Iceberg table data files (Parquet) are stored in object storage, AKKO's S3-compatible object storage. The S3 configuration is passed through Spark properties:

Property	Value
`spark.sql.catalog.iceberg.s3.endpoint`	`http://akko-minio:9000`
`spark.sql.catalog.iceberg.s3.path-style-access`	`true`
`spark.sql.catalog.iceberg.s3.access-key-id`	`{MINIO_ROOT_USER}`
`spark.sql.catalog.iceberg.s3.secret-access-key`	`{MINIO_ROOT_PASSWORD}`

OpenLineage¶

The Spark image includes the OpenLineage listener JAR, which emits lineage events (job start, complete, fail) for every Spark job. These events capture input/output datasets, enabling end-to-end data lineage tracking.

Services Summary¶

Service	Port	Protocol	Purpose
`spark-master`	8090 (Web UI), 7077 (cluster)	HTTP, Spark	Cluster manager
`spark-worker`	--	Spark	Task executor
`spark-connect`	15002	gRPC	Client-facing Spark Connect server

Known Issues¶

Important Gotchas

JARs must be in Docker image: Never use --jars or --packages. ClassLoader issues will cause silent failures. Always rebuild the image.
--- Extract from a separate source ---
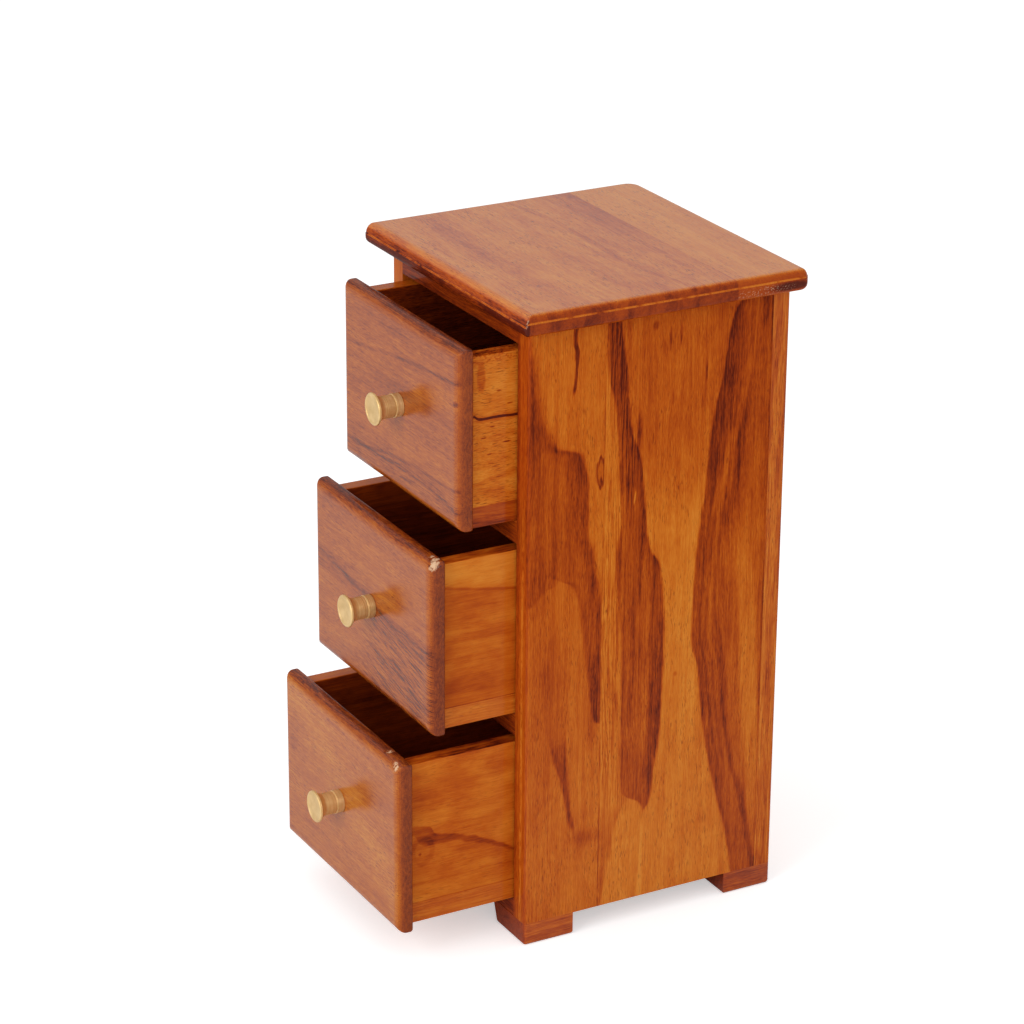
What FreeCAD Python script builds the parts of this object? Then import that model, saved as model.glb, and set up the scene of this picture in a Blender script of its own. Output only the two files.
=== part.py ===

SerializedLambda on .collect(): Calling .collect() on Iceberg metadata tables (e.g., snapshots, history) fails with a SerializedLambda error in Spark Connect mode. Use .show() instead:

# This fails:
spark.sql("SELECT * FROM iceberg.analytics.transactions.snapshots").collect()

# This works:
spark.sql("SELECT * FROM iceberg.analytics.transactions.snapshots").show()

Rebuild after Dockerfile changes: After modifying the Dockerfile, rebuild images with helm/scripts/build-images.sh and redeploy with helm upgrade akko helm/akko/ -n akko.
Polaris credential vending: object storage does not support STS AssumeRole. The Polaris catalog is configured with stsUnavailable=true to bypass credential vending and use direct S3 credentials.